CLIMATE ISSUES should be high on also the agenda of the Nordic Council, views Erkki Tuomioja (SDP), an ex-Minister for Foreign Affairs.
Tuomioja was the head of the national delegation to the meeting of the regional body for inter-parliamentary co-operation in Stockholm on Tuesday, 29 October, reports on which were dominated by Greta Thunberg and Mikko Kärnä (Centre).
He reminded last week that the effects of global warming are felt particularly in northern regions. “An overall [temperature] increase of 2°C would mean an over 4°C increase [in the Arctic],” he said in a joint interview with Kauppalehti and Uusi Suomi on Friday.
The Nordic model, he estimated, provides a socially just way to transition towards sustainable development.
“We only have very, very little time to do it, because it’s not like we’re stopping climate change but simply mitigating it,” he reminded.

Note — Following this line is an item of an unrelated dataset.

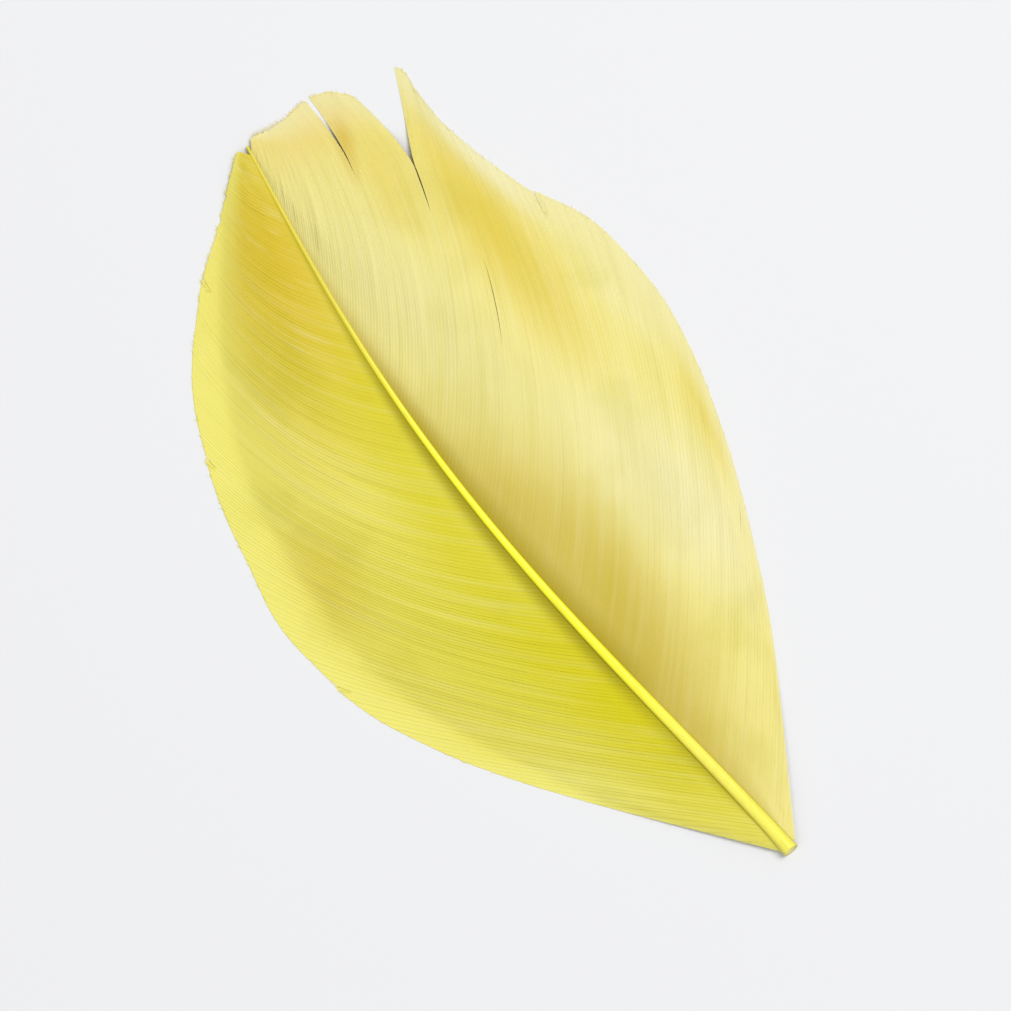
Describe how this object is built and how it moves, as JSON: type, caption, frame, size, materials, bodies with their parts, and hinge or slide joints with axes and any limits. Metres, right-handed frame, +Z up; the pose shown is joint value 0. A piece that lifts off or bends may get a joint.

Thunberg, a 16-year-old climate activist from Sweden, received media attention for turning down an environmental award from the Nordic Council, arguing that the climate movement must move on from awards to concrete actions.
“The climate movement does not need any more awards,” she wrote on Instagram. “What we need is for our politicians and the people in power to start listening to the current, best available science.”
Kärnä, a first-term Member of the Finnish Parliament from Lapland, subsequently crossed the news threshold by calling the teenage climate activist a “brat” – a choice of words he later apologised for – and labelling her refusal to accept the award “a shameful political performance”. He later revealed that he received 12 death threats after criticising Thunberg.
He also voiced his disapproval with the lack of non-vegan options on the menu by sitting out the plenary session in what he called a climate strike.